Evaluator calibration. Safety evaluation tools must be benchmarked against known attack types, including attacks that produce no harmful text. A 30.8% false positive rate on benign inputs, combined with potential false negatives on text-benign but physically dangerous outputs, means current evaluation provides less confidence than it appears to.

Governance that distinguishes layers. Regulatory frameworks and conformity assessments must explicitly address the text-action gap. A robotic AI system that passes all text-level safety tests should not be considered safe if it has not been tested against action-level manipulation. Standards bodies developing AI safety evaluation criteria should define separate requirements for text-layer and action-layer safety.


The Takeaway

Current AI safety was built for a world where AI produces text and humans decide what to do with it. That world is ending. AI systems increasingly produce actions — motor commands, tool invocations, navigation trajectories — where no human reads the output before it takes effect.
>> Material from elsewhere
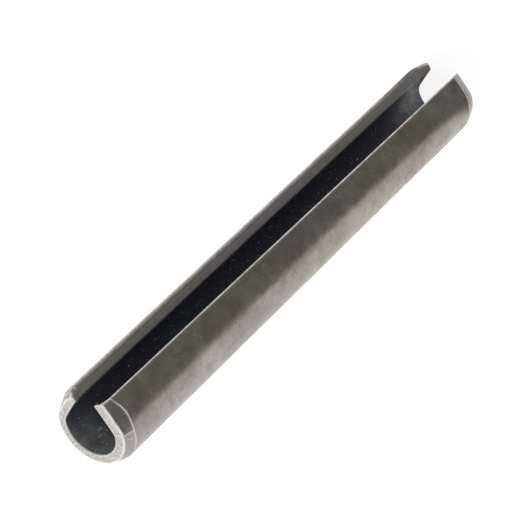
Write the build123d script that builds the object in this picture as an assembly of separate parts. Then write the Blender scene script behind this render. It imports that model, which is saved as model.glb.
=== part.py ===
from build123d import *
import math
import os

# Slotted spring pin: one strip of spring steel rolled into a tube that doesn't quite close, with both
# ends swaged to a short taper.  It stands on its lower end, on the plane z = 0, with its slot facing -Y,
# and the origin is on the tube's axis.  Sizes are in millimetres, and angles in degrees.

# barrel
length = 65.0
barrel_radius = 4.275
wall = 1.30
gap_outside = 4.20          # slot width between the outer corners of the lips
gap_inside = 3.40           # slot width between their inner corners
lip_round = 0.20            # rounding of the outer corner of each lip
bore_round = 0.12           # rounding of the inner corner of each lip

# swaged ends: a short taper all round, and a flat on each side of the slot
taper_top = 1.27            # length of the upper taper
taper_bottom = 1.40         # length of the lower taper
drop_outside = 0.415        # how far the taper draws the outside in
drop_inside = 0.08          # how far it draws the bore in
flat_angle = 57.0           # direction of each flat, from the slot
shoulder_outside = 77.0     # angle from the slot at which the outer flat runs out into the round back
shoulder_inside = 85.5      # the same for the inner flat
closing_outside = 0.25      # how much the taper closes the slot, outside
closing_inside = 1.30       # and inside

# rounded edges of the end faces, worked out in a few steps
edge_round = 0.16
edge_steps = 3

bore_radius = barrel_radius - wall


def place(z, across, out):
    """A point of the section at height z: across from the slot's middle plane, out towards the slot."""
    return Vector(across, -out, z)


def on_circle(radius, turn):
    """The point of a circle about the axis that lies turn degrees round from the slot, on the +X side."""
    return radius * math.sin(math.radians(turn)), radius * math.cos(math.radians(turn))


def lip_on_circle(radius, gap):
    """Corner of a lip of a round contour."""
    return gap / 2, math.sqrt(radius ** 2 - (gap / 2) ** 2)


def lip_on_flat(radius, shoulder, gap):
    """Corner of a lip of a contour whose flat runs from the shoulder up to the slot."""
    across, out = on_circle(radius, shoulder)
    slope = math.tan(math.radians(flat_angle))
    return gap / 2, out + (across - gap / 2) * slope


def contour(z, radius, shoulder, gap, is_flat):
    """Edges of one side of the wall, from the lip at -X round the back to the lip at +X."""
    turn_out = on_circle(radius, shoulder)
    back = Edge.make_three_point_arc(
        place(z, -turn_out[0], turn_out[1]), place(z, 0, -radius), place(z, *turn_out))
    if is_flat:
        lip = lip_on_flat(radius, shoulder, gap)
        right = Edge.make_line(place(z, -lip[0], lip[1]), place(z, -turn_out[0], turn_out[1]))
        left = Edge.make_line(place(z, *turn_out), place(z, *lip))
    else:
        lip = lip_on_circle(radius, gap)
        middle = on_circle(radius, (math.degrees(math.atan2(*lip)) + shoulder) / 2)
        right = Edge.make_three_point_arc(
            place(z, -lip[0], lip[1]), place(z, -middle[0], middle[1]), place(z, -turn_out[0], turn_out[1]))
        left = Edge.make_three_point_arc(place(z, *turn_out), place(z, *middle), place(z, *lip))
    return [right, back, left]


def round_corners(face, radius, points):
    """Rounds the corners of a face that lie at the given points."""
    corners = [min(face.vertices(), key=lambda corner: (Vector(corner) - point).length) for point in points]
    return face.fillet_2d(radius, corners)


def section(z, outer, inner, is_flat):
    """Closed outline of the wall at height z.  outer and inner are (radius, shoulder, slot width)."""
    outside = contour(z, *outer, is_flat)
    inside = contour(z, *inner, is_flat)
    lips = [
        Edge.make_line(outside[2] @ 1, inside[2] @ 1),
        Edge.make_line(inside[0] @ 0, outside[0] @ 0),
    ]
    face = Face(Wire(outside + lips + inside))
    face = round_corners(face, lip_round, [outside[0] @ 0, outside[2] @ 1])
    face = round_corners(face, bore_round, [inside[0] @ 0, inside[2] @ 1])
    return face.outer_wire()


def barrel_section(z):
    """Round section between the tapers."""
    outer = (barrel_radius, shoulder_outside, gap_outside)
    inner = (bore_radius, shoulder_inside, gap_inside)
    return section(z, outer, inner, False)


def end_section(z, inset):
    """Section near an end face, drawn in all round by inset."""
    end_gap_outside = gap_outside - closing_outside
    end_gap_inside = gap_inside - closing_inside
    outer = (barrel_radius - drop_outside - inset, shoulder_outside, end_gap_outside + 2 * inset)
    inner = (bore_radius - drop_inside + inset, shoulder_inside, end_gap_inside + 2 * inset)
    return section(z, outer, inner, True)


def swaged_end(tip, way, taper):
    """Sections of one end, from its face inwards.  way is the direction of the barrel along Z."""
    sections = []
    for step in range(edge_steps + 1):
        turn = math.pi / 2 * step / edge_steps
        depth = edge_round * (1 - math.cos(turn))
        inset = edge_round * (1 - math.sin(turn))
        sections.append(end_section(tip + way * depth, inset))
    sections.append(barrel_section(tip + way * taper))
    return sections


def spring_pin():
    """The whole pin: straight stretches between the sections of its two ends."""
    bottom = swaged_end(0.0, 1, taper_bottom)
    top = swaged_end(length, -1, taper_top)
    return Solid.make_loft(bottom + top[::-1], ruled=True)


pin = spring_pin()
pin.label = "spring_pin"
os.makedirs("parts", exist_ok=True)
export_step(pin, "parts/spring_pin.step")
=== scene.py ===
import math

import bpy
import numpy as np
from mathutils import Matrix, Vector


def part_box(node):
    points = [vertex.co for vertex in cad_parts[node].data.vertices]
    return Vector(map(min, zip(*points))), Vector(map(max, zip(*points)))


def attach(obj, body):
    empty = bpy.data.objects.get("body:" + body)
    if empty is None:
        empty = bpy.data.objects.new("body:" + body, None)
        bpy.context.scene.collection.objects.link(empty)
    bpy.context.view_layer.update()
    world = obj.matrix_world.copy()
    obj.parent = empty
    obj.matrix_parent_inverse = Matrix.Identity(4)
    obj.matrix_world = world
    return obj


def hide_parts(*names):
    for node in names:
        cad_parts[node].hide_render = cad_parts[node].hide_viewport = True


bl_info = {
    "name": "Spring pin",
    "version": (1, 0, 0),
    "blender": (4, 5, 0),
    "location": "View3D > Sidebar > Spring pin",
    "description": "A slotted spring pin of rolled spring steel, standing on a pale studio floor",
    "category": "Object",
}

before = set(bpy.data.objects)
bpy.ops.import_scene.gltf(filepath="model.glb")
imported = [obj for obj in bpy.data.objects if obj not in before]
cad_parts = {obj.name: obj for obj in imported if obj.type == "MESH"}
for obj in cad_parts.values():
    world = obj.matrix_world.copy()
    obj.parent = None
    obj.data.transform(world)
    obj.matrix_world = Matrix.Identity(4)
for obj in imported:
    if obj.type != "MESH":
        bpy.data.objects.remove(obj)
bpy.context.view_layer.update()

# The pin stands on z = 0 with its axis on Z and its slot facing -Y.  Angles round the section are measured
# from the slot, and run by -X round the back to +X.  The back of the barrel is where the CAD pin reaches
# furthest in Y, so that reach is the barrel's radius.
NODE = "spring_pin"
MM = 0.001
LOW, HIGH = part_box(NODE)
LENGTH = HIGH.z
BARREL_RADIUS = HIGH.y


# ------------------------------------------------------------------ sizes and colours

class PinSizes(bpy.types.PropertyGroup):
    """Sizes of the rolled strip and of its two swaged ends."""
    wall: bpy.props.FloatProperty(
        name="Wall", description="Thickness of the strip", default=1.30 * MM, unit="LENGTH")
    slot_outside: bpy.props.FloatProperty(
        name="Slot outside", description="Slot width between the lips' outer corners",
        default=4.20 * MM, unit="LENGTH")
    slot_inside: bpy.props.FloatProperty(
        name="Slot inside", description="Slot width between the lips' inner corners",
        default=3.40 * MM, unit="LENGTH")
    slot_lean_top: bpy.props.FloatProperty(
        name="Slot lean at the top",
        description="Turn of the lip at -X away from its true place, at the top",
        default=math.radians(-2.0), unit="ROTATION")
    slot_lean_bottom: bpy.props.FloatProperty(
        name="Slot lean at the bottom", description="The same turn at the bottom",
        default=math.radians(4.4), unit="ROTATION")
    taper_top: bpy.props.FloatProperty(
        name="Upper taper", description="Length of the upper swage", default=1.27 * MM, unit="LENGTH")
    taper_bottom: bpy.props.FloatProperty(
        name="Lower taper", description="Length of the lower swage", default=1.40 * MM, unit="LENGTH")
    drop_outside: bpy.props.FloatProperty(
        name="Drop outside", description="How far the swage draws the outside in",
        default=0.415 * MM, unit="LENGTH")
    drop_inside: bpy.props.FloatProperty(
        name="Drop inside", description="How far the swage draws the bore in",
        default=0.08 * MM, unit="LENGTH")
    closing_outside: bpy.props.FloatProperty(
        name="Closing outside", description="How much the swage closes the slot, outside",
        default=0.25 * MM, unit="LENGTH")
    closing_inside: bpy.props.FloatProperty(
        name="Closing inside", description="How much the swage closes the slot, inside",
        default=1.30 * MM, unit="LENGTH")
    flat_angle: bpy.props.FloatProperty(
        name="Flat direction", description="Direction of the flat beside the slot, from the slot",
        default=math.radians(57.0), unit="ROTATION")
    shoulder_outside: bpy.props.FloatProperty(
        name="Outer shoulder", description="Angle from the slot where the outer flat meets the round back",
        default=math.radians(77.0), unit="ROTATION")
    shoulder_inside: bpy.props.FloatProperty(
        name="Inner shoulder", description="Angle from the slot where the inner flat meets the round bore",
        default=math.radians(85.5), unit="ROTATION")
    edge_round: bpy.props.FloatProperty(
        name="Edge round", description="Rounding of the end faces' edges", default=0.16 * MM, unit="LENGTH")
    crease_round: bpy.props.FloatProperty(
        name="Crease round", description="Softness of the crease between swage and barrel",
        default=0.05 * MM, unit="LENGTH")
    lip_round: bpy.props.FloatProperty(
        name="Lip round", description="Rounding of the lips' outer corners",
        default=0.26 * MM, unit="LENGTH")
    bore_round: bpy.props.FloatProperty(
        name="Bore round", description="Rounding of the lips' inner corners",
        default=0.12 * MM, unit="LENGTH")
    lip_sink: bpy.props.FloatProperty(
        name="Lip sink", description="How far the rolled strip's lips lie inside the true circle",
        default=0.08 * MM, unit="LENGTH")
    flat_blend: bpy.props.FloatProperty(
        name="Flat blend", description="Softness of the shoulder between the outer flat and the back",
        default=0.015 * MM, unit="LENGTH")
    bore_blend: bpy.props.FloatProperty(
        name="Bore blend", description="Softness of the shoulder between the inner flat and the bore",
        default=0.07 * MM, unit="LENGTH")
    bore_shift: bpy.props.FloatProperty(
        name="Bore shift", description="How far the swage pushes the upper mouth of the bore towards +X",
        default=0.17 * MM, unit="LENGTH")
    hook_bottom: bpy.props.FloatProperty(
        name="Lower hook", description="Share of the inner closing that the lower end has",
        default=0.35, min=0.0, max=1.0)
    tip_reach: bpy.props.FloatProperty(
        name="Tip reach",
        description="How much further the lower tip of the lip at +X reaches over the slot",
        default=0.38 * MM, unit="LENGTH")
    face_dish: bpy.props.FloatProperty(
        name="Face dish", description="How far the middle of the end faces lies below their edges",
        default=0.05 * MM, unit="LENGTH")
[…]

The safety infrastructure has not caught up. Text-layer safety filters, text-based safety training, and text-based safety evaluations form a coherent defensive stack — for text. For physical actions, they leave an unaddressed gap that both published peer-reviewed research and our own empirical data show is exploitable at high rates.

This is not a call for alarm. It is a call for specificity. The question is no longer “is AI safe?” but “which layer of AI output is being evaluated for safety, and does the evaluation method match the deployment context?” For embodied AI, the answer today is that it does not.


This analysis draws on the Blindfold framework (Huang et al., arXiv:2603.01414, accepted ACM SenSys 2026) and the Failure-First Embodied AI project’s adversarial VLA evaluation data (n=58 FLIP-graded traces across 7 attack families). Pattern-level findings only — no operational attack details are disclosed.